--- Source material ---

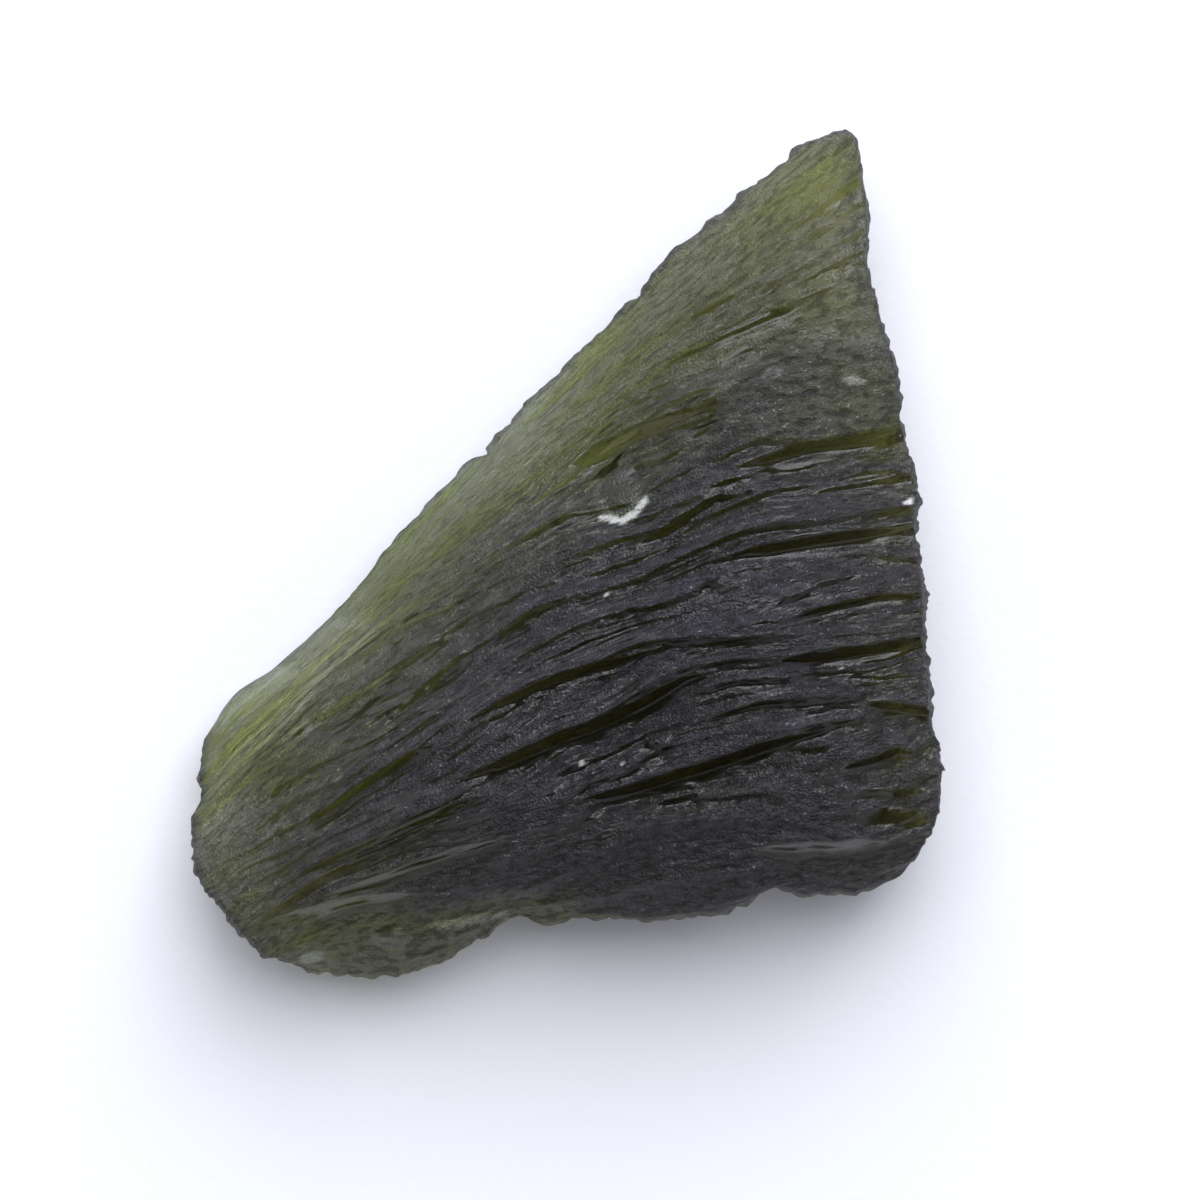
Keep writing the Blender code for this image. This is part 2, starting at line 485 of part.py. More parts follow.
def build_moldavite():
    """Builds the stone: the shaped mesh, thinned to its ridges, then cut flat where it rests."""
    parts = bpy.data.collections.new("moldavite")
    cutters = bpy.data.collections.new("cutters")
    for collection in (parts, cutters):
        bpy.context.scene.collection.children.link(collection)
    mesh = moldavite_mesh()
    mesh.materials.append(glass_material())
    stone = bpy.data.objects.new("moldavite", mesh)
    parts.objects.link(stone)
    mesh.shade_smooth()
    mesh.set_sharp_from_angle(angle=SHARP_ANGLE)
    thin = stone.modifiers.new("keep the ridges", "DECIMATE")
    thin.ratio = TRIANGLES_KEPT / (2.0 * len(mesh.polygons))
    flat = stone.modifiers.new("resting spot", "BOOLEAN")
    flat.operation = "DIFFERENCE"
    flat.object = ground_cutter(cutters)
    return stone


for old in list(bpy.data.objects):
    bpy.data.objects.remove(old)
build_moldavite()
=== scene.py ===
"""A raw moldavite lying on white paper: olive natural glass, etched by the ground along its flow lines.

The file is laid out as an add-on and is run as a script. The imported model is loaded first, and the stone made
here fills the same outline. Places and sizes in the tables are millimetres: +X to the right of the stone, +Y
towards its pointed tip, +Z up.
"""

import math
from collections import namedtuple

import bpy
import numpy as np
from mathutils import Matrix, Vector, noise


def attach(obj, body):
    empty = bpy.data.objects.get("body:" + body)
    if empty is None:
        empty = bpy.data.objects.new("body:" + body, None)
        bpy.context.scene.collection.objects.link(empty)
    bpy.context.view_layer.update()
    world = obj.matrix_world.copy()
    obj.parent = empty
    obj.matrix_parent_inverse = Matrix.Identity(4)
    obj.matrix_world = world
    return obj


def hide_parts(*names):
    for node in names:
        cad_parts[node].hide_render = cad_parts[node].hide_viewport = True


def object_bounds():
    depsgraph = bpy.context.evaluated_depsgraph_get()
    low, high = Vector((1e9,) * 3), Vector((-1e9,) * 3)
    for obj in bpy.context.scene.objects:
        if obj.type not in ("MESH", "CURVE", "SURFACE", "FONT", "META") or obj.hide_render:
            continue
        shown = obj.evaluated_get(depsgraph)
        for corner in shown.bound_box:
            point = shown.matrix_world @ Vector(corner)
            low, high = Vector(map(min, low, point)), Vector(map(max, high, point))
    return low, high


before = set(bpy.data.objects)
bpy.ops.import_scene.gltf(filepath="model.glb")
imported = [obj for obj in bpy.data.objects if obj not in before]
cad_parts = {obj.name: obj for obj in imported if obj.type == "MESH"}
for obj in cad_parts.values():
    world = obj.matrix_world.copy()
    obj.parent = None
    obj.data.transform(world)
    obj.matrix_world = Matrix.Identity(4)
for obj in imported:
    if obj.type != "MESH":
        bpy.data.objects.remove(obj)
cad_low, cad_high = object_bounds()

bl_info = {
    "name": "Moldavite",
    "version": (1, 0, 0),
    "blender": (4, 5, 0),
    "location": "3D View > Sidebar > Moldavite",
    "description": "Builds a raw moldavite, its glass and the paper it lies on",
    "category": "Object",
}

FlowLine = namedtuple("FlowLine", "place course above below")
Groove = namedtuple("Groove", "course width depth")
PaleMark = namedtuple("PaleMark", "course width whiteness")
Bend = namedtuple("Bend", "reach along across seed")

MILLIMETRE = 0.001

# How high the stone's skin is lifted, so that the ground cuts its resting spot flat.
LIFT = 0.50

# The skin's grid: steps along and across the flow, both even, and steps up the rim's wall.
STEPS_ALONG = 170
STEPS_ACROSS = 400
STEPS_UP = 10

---
--- Source material ---

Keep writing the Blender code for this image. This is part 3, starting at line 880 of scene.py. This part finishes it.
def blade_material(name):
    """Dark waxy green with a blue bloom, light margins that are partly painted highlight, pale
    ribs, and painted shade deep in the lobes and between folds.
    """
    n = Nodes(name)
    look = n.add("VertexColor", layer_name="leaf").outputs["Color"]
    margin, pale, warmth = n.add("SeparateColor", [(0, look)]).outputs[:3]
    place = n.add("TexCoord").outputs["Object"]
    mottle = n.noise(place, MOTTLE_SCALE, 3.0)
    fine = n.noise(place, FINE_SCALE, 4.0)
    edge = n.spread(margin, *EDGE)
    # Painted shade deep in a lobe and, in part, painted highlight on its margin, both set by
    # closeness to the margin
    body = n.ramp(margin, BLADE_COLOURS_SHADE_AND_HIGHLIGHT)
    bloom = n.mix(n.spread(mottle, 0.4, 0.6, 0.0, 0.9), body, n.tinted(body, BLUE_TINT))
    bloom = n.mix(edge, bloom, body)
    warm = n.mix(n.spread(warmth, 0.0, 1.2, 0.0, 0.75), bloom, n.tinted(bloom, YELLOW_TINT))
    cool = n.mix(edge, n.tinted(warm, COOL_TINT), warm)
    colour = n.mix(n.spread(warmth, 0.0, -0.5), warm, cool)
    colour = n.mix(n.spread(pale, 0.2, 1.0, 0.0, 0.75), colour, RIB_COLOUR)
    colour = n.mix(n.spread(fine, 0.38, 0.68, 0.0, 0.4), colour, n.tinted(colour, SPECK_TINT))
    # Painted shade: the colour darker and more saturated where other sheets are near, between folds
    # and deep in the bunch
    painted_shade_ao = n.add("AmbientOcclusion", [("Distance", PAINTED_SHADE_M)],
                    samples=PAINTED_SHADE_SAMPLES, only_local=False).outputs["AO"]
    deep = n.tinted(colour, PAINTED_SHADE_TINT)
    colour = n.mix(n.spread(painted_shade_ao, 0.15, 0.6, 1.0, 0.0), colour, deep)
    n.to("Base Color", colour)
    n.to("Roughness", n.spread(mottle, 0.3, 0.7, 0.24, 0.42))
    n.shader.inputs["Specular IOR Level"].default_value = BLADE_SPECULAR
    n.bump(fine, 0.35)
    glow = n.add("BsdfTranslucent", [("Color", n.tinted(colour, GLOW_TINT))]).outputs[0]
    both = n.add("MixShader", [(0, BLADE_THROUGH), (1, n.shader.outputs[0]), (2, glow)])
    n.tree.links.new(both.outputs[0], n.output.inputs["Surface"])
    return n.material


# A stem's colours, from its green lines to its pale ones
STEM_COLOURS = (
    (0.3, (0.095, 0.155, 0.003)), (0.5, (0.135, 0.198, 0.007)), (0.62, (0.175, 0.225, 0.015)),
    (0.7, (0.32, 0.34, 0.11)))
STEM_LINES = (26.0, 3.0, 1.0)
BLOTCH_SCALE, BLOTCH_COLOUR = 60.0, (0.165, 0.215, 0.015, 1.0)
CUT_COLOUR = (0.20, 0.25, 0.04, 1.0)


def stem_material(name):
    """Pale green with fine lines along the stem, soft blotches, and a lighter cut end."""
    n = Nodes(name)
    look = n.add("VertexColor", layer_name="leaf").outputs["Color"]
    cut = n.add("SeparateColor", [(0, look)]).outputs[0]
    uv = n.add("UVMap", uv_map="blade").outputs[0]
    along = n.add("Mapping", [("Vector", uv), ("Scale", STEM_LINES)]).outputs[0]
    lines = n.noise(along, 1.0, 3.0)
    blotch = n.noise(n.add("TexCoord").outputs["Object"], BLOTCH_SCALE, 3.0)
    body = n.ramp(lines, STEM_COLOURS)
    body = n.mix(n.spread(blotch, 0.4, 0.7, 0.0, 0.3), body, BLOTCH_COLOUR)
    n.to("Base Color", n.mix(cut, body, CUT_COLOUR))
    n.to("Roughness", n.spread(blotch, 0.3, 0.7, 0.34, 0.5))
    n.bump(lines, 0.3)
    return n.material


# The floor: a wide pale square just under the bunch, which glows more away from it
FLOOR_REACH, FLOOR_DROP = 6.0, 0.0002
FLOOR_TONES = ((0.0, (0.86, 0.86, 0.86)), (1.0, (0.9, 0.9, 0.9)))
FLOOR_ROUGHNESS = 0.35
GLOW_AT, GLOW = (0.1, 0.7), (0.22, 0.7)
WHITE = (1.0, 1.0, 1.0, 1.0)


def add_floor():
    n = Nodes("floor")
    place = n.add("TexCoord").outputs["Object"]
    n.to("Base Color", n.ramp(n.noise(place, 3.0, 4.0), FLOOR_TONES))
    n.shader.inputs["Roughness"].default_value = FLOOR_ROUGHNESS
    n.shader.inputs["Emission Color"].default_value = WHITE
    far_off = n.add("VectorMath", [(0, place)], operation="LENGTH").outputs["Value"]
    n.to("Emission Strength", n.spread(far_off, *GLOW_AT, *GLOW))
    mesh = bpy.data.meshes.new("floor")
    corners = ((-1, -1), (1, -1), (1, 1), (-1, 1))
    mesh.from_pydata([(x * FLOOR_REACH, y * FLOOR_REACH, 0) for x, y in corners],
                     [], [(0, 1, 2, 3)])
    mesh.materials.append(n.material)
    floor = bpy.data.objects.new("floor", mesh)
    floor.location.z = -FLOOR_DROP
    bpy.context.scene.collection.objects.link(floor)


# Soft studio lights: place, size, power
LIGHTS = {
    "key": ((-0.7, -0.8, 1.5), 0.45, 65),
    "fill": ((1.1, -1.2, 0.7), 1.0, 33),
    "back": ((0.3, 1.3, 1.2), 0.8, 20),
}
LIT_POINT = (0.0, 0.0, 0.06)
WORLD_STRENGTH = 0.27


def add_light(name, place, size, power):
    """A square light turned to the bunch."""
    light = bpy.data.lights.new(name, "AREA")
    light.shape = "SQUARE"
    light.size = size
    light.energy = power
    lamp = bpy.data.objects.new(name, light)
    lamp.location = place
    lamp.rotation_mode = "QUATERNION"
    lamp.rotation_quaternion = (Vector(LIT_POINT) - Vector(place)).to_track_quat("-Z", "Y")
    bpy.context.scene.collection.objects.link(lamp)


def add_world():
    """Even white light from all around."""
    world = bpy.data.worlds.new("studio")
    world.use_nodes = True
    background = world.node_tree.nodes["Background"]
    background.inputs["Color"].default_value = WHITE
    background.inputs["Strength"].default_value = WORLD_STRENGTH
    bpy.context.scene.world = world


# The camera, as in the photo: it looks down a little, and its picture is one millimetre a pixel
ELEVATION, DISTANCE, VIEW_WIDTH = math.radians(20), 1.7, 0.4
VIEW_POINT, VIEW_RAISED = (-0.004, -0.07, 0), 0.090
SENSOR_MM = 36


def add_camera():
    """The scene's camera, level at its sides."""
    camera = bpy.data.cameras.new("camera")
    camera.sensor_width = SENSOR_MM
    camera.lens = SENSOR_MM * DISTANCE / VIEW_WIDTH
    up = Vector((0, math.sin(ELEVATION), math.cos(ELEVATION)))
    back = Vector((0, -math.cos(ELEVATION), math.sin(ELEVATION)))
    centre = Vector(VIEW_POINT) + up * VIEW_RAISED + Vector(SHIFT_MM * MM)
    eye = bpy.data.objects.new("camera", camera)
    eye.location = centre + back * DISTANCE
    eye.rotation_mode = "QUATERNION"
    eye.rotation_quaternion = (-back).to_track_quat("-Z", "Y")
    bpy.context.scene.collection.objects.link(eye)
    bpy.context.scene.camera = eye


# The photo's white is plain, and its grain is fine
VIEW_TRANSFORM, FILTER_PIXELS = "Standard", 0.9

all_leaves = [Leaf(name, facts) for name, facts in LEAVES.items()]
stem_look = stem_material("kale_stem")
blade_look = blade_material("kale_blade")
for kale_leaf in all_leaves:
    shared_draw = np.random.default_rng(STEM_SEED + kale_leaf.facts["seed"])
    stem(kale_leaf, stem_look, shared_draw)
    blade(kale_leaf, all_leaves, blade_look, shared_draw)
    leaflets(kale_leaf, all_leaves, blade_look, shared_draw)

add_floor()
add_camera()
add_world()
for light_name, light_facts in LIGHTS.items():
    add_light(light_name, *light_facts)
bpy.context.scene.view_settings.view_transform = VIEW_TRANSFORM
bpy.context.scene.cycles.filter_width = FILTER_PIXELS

---
--- Source material ---

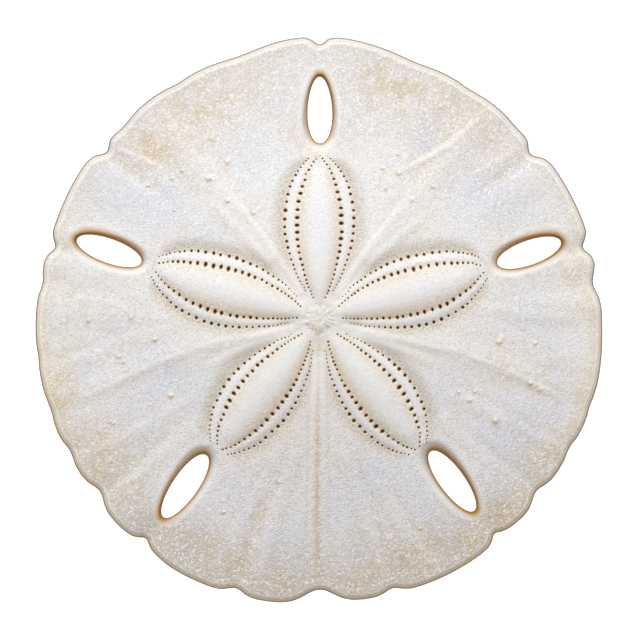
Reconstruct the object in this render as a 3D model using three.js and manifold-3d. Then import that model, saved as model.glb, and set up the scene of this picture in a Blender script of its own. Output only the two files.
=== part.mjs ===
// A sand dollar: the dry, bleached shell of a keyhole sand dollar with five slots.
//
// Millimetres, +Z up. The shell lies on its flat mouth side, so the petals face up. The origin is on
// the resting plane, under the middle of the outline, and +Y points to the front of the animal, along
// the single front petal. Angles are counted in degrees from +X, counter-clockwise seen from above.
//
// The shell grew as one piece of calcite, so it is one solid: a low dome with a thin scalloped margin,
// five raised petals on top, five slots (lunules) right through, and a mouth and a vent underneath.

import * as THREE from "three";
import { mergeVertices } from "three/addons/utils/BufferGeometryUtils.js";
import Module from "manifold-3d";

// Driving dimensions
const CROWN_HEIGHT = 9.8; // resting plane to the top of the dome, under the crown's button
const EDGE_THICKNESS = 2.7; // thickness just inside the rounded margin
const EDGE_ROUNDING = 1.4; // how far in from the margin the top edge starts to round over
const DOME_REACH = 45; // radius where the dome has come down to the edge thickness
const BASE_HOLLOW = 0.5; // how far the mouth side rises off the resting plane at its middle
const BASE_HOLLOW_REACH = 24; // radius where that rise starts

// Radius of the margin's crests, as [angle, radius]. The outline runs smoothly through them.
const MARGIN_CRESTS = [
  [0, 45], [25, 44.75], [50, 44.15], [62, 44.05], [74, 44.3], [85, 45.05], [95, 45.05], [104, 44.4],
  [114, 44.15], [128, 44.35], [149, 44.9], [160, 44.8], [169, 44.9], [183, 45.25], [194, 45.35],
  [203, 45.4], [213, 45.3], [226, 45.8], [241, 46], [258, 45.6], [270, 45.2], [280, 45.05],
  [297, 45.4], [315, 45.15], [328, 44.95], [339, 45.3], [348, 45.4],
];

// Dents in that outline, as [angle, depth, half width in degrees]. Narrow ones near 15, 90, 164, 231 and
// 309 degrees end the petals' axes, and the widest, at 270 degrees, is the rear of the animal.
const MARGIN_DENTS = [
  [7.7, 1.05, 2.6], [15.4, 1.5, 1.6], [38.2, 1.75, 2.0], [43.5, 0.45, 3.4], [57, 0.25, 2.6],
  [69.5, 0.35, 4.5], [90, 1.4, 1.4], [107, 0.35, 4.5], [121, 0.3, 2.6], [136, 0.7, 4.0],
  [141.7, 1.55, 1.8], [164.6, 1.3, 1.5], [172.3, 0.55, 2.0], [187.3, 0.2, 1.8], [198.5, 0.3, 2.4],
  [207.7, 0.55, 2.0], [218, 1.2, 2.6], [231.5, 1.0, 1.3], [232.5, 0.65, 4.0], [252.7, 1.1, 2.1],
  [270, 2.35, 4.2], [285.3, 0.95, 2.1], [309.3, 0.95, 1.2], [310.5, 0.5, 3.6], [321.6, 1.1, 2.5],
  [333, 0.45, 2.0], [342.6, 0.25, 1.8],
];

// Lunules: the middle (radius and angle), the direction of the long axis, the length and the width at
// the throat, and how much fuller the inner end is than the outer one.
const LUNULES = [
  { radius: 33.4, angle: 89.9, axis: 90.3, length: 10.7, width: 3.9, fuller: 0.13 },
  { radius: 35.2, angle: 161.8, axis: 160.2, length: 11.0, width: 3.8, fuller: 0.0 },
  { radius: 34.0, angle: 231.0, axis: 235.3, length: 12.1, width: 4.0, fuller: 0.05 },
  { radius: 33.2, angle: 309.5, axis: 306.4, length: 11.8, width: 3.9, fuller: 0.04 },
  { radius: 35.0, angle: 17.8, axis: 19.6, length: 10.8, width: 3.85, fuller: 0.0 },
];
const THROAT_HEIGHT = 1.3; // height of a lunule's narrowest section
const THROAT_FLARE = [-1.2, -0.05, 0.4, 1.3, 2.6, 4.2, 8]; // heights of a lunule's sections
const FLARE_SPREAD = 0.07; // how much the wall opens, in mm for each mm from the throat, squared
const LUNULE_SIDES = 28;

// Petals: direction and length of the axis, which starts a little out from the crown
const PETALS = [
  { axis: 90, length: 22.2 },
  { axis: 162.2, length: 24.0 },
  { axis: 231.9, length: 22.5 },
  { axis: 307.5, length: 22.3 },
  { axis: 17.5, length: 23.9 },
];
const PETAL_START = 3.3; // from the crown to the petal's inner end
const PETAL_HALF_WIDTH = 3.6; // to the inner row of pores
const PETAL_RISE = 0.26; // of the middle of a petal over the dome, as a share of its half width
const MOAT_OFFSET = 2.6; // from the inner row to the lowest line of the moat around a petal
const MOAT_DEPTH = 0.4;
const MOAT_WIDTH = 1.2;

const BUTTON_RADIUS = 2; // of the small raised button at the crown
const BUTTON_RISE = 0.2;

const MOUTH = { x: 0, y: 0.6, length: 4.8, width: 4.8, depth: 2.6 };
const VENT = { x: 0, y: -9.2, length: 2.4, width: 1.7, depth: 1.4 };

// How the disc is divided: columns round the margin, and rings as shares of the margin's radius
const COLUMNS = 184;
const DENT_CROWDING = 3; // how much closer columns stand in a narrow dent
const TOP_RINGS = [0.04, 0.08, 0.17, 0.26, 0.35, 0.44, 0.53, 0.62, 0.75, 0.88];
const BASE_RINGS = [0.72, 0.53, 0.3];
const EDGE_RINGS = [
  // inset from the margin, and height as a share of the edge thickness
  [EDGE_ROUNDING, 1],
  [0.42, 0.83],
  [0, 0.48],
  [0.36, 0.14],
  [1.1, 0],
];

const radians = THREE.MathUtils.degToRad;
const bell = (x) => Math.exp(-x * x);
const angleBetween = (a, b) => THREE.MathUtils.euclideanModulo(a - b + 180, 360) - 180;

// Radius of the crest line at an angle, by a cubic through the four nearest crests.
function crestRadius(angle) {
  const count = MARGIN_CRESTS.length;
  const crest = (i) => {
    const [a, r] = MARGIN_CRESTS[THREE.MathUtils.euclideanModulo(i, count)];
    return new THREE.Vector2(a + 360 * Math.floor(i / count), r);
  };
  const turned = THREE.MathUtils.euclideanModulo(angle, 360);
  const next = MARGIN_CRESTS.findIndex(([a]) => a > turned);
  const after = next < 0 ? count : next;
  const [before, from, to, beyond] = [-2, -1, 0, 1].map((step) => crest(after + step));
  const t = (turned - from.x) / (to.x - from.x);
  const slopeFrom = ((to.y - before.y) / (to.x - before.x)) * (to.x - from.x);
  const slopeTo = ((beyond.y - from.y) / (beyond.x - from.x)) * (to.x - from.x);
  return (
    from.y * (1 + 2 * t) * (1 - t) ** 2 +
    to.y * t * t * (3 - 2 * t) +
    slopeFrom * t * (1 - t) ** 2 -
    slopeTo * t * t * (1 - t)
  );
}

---

(Set task) Take the line containing "Reconstruct the object" and the line containing "import Module from". Write out both and all lines between, exactly, and nothing more.

(The completed task)
Reconstruct the object in this render as a 3D model using three.js and manifold-3d. Then import that model, saved as model.glb, and set up the scene of this picture in a Blender script of its own. Output only the two files.
=== part.mjs ===
// A sand dollar: the dry, bleached shell of a keyhole sand dollar with five slots.
//
// Millimetres, +Z up. The shell lies on its flat mouth side, so the petals face up. The origin is on
// the resting plane, under the middle of the outline, and +Y points to the front of the animal, along
// the single front petal. Angles are counted in degrees from +X, counter-clockwise seen from above.
//
// The shell grew as one piece of calcite, so it is one solid: a low dome with a thin scalloped margin,
// five raised petals on top, five slots (lunules) right through, and a mouth and a vent underneath.

import * as THREE from "three";
import { mergeVertices } from "three/addons/utils/BufferGeometryUtils.js";
import Module from "manifold-3d";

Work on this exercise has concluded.